I agree with Al Hamilton and John Butler. Southborough already has a relatively high debt burden. Can’t we live with the facilities we have until we pay off the schools? How much is $7.7m divided by 16?
If I remember correctly, the BOS at the time that property was for sale a few years ago “pooh poohed” it when it was suggested that the Town look into it. Still a bargain, still more centrally located, still would be a nice combined Public Safety building.
Wasn’t there some action by the K-8 School Comm on this “4 down to 3” grammar school issue? I’m sure that I have read about or heard at Town Meeting some recognition by the Committee that this opportunity was in their future plans. Didn’t they cut back on some administrative or support position(s) in anticiaption of this move?

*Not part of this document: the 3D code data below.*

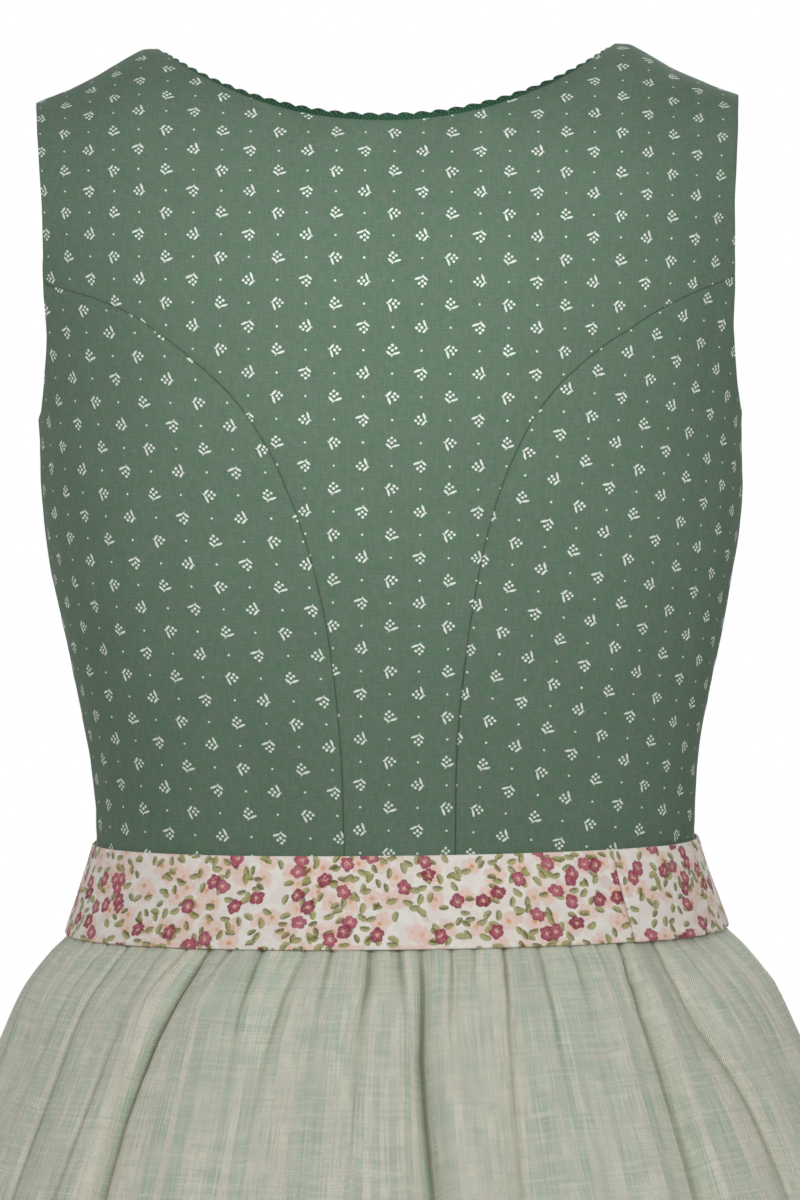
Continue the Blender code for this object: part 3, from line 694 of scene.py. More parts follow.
def panel_uvs(name, places):
    """Where the print lies on a piece, in metres of cloth, as seen from outside."""
    turn, drop = places.T
    wide, down = cloth_lengths(turn, drop)
    reference = -ARCH_DROP if name.startswith("front") else ARCH_DROP
    level = cloth_lengths(turn, np.full_like(drop, reference))[1]
    back = reference > 0
    u = -wide if back else wide
    v = level - down if back else down - level
    across, up, shift = PANEL_GRAIN[name]
    return np.column_stack([u, v]) @ np.array([across, up]).T + shift


def crease_height(places, table, sign):
    """Height of the creases of one side of the bodice at (turn, drop) points."""
    points = flat(places)
    height = np.zeros(len(points))
    for x1, drop1, x2, drop2, peak, width in table:
        ends = flat([(turn_at(x, drop), sign * drop) for x, drop in ((x1, drop1), (x2, drop2))])
        line = ends[1] - ends[0]
        t = (points - ends[0]) @ line / (line @ line)
        off = points - ends[0] - np.clip(t, 0, 1)[:, None] * line
        beyond = np.linalg.norm(off, axis=1)
        taper = 0.55 + 0.45 * np.sin(math.pi * np.clip(t, 0, 1))
        height += peak * MM * taper * np.exp(-((beyond / (width * MM)) ** 2))
    return height


def bodice_height(places, seams, pitch):
    """How far the cloth stands off its smooth form: seams, puckers, creases and soft waves."""
    height = crease_height(places, BACK_CREASES, 1) * (places[:, 1] > 0)
    height += crease_height(places, FRONT_CREASES, -1) * (places[:, 1] < 0)
    points = flat(places)
    for k, line in enumerate(seams):
        gap, index = nearest(points, flat(line))
        along = index * pitch
        height -= 0.00030 * np.exp(-((gap / 0.0028) ** 2))
        pucker = np.sin(along * 2 * math.pi / 0.0115 + k) * (0.6 + 0.4 * np.sin(along * 61 + 2 * k))
        height += 0.00013 * pucker * np.exp(-gap / 0.0085) * np.minimum(gap / 0.003, 1)
    x, y = points.T
    broad = np.sin(x * 71 + 2.0 * np.sin(y * 23)) * np.sin(y * 57 + 1.3 + 1.7 * np.sin(x * 31))
    small = np.sin(x * 190 + y * 60) * np.sin(y * 170 - x * 45 + 0.7)
    return height + 0.00035 * broad + 0.00012 * small


def build_panel(name, outline, seams, pitch, materials):
    places, triangles = panel_mesh(outline, pitch)
    base = bodice_point(*places.T)
    normals = bodice_normal(*places.T)
    points = base + normals * bodice_height(places, seams, pitch)[:, None]
    a, b, c = (base[triangles[:, k]] for k in range(3))
    facing = (np.cross(b - a, c - a) * normals[triangles[:, 0]]).sum()
    edge = flat(outline)
    area = np.cross(edge, np.roll(edge, -1, axis=0)).sum()
    loop = np.arange(len(outline))
    if facing < 0:
        triangles = triangles[:, ::-1]
    if (area > 0) != (facing > 0):
        loop = loop[::-1]
    uvs = panel_uvs(name, places)
    wall = (BODICE_WALL, BODICE_RIM, SEAM_LINE)
    name = "cloth_" + name
    # Every rounded edge of the piece gets full painted shade, which draws its seams, neck and armholes
    # as dark lines.
    return make_shell(name, points, normals, triangles, loop, uvs, wall, materials, rim_shade=1.0)


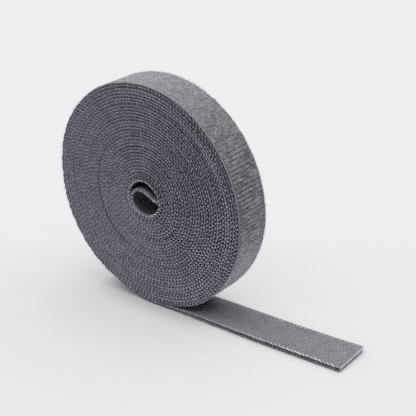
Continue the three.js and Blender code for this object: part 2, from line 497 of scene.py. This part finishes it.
def ground_tone(s, y):
    """The tone of the hook strip's ground between its hooks: painted shade in the eye, most so near its edges, and on
    the tail lighter for the first half, where the hooks hardly show, and darker for the rest, where they do."""
    on_tail = smooth_step(s, TAIL_START - 10, TAIL_START + 10)
    outside = 0.5 + 0.28 * on_tail - 0.25 * show_of_hooks(s)
    return (0.2 + 0.5 * deep_inside(y)) * in_eye(s) + outside * (1 - in_eye(s))


def outer_left(turn, width):
    """One at the upper left of the last two turns. It falls to zero over the two turns below them, and by a bell of
    that width, in turns, along the tape."""
    return smooth_step(turn, 26, 28) * bump(turn % 1, 0.64, width)


def cloth_strip(name, outline, node_name, slot, material, turns_over):
    """One strip's ground cloth: its outline carried along the whole winding line, as a closed tube. It has painted
    shade where the groove is open and where two turns have parted, the hook side has the ground's tone between the
    selvedges, and the face of the tail's cut end has painted light."""
    stations = np.linspace(0, LENGTH, int(LENGTH / CLOTH_STEP))
    along, out = np.meshgrid(stations, outline[:, 0], indexing="ij")
    across = np.broadcast_to(outline[:, 1], along.shape)
    open_and_shaded = groove_opening_and_shade(along)
    groove = (out > 0.4) & (out < 1.05) & (np.abs(across) > 9)
    # Painted shade in the groove, darker the more open it is.
    tone = np.where(groove, outline[:, 2] + 0.6 * np.clip(1 - open_and_shaded, -0.2, 0.95), outline[:, 2])
    turn = turned(along)
    # Less painted shade in the groove on the upper left of the last two turns.
    tone = tone + 0.3 * groove * outer_left(turn, 0.2)
    facing = (out < 0.1) if turns_over == 0 else (out > 1.3)
    tone = np.clip(tone, 0, 1) * (1 + 0.25 * grain(along, out, (0.9, 0.4), 51))
    # Painted shade on the side that faces the gap under a slack turn.
    tone = tone * (1 - 0.65 * np.minimum(parted(turn + turns_over), 1) * facing)
    hook_side, ground = out < 0.3, ground_tone(along, across)
    beside_edge = np.abs(np.abs(across) - 8.8) < 0.1
    # The ground on the tail takes the painted shadow of the roll.
    tone = np.where(hook_side & (np.abs(across) < 8), ground * tail_painted_shading(along, across), tone)
    tone = np.where(hook_side & beside_edge, np.maximum(ground, 0.8 * in_eye(along)), tone)
    # Painted light on the face of the tail's cut end, less at the hook side's corners.
    tone[-1] = np.where(hook_side[-1], 0.6, 2.4)
    out = out + np.where(groove, np.sign(out - 0.75) * 0.12 * (open_and_shaded - 0.5), 0)
    points = on_tape(along, out, across).reshape(-1, 3)
    uv = np.stack([along, across], axis=-1).reshape(-1, 2)
    quads = tube_faces(len(stations), len(outline))
    return piece(name, points, quads, np.zeros((0, 3), int), uv, node_name, slot, material, tone.ravel())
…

As for re-purposing Neary, I think it’s a great idea but also recall hearing something years ago about some serious new building code problems there that would need to be rather expensively overcome if major renovations occurred.
The K-8 school committee did a very cursory presentation on the subject and concluded that it might be possible some time in the future to operate a quality school program in a 3 school format.
I believe they would agree that a much more through job needs to be done before we even begin to seriously consider the a change.
We invested about $3 million in Neary to renovate the facility including boilers, roof, heating system, and a variety of other long term maintenance items that you would expect on a 30+ year old building. This amount invested was limited in part by the need to stay under a certain % of the buildings value. If we exceeded that number we would have to do a much more expensive upgrade to bring the building to the current code. Understanding where that upgrade boundary is now and what the implications are of crossing it should be part of the investigation.
The Superintendents office is a good example of reuse. He gave me a tour a few months ago. It took a few weeks to install the walls and turn school space into office space. The whole project can be reversed easily and returned to academic space in a matter of a few days.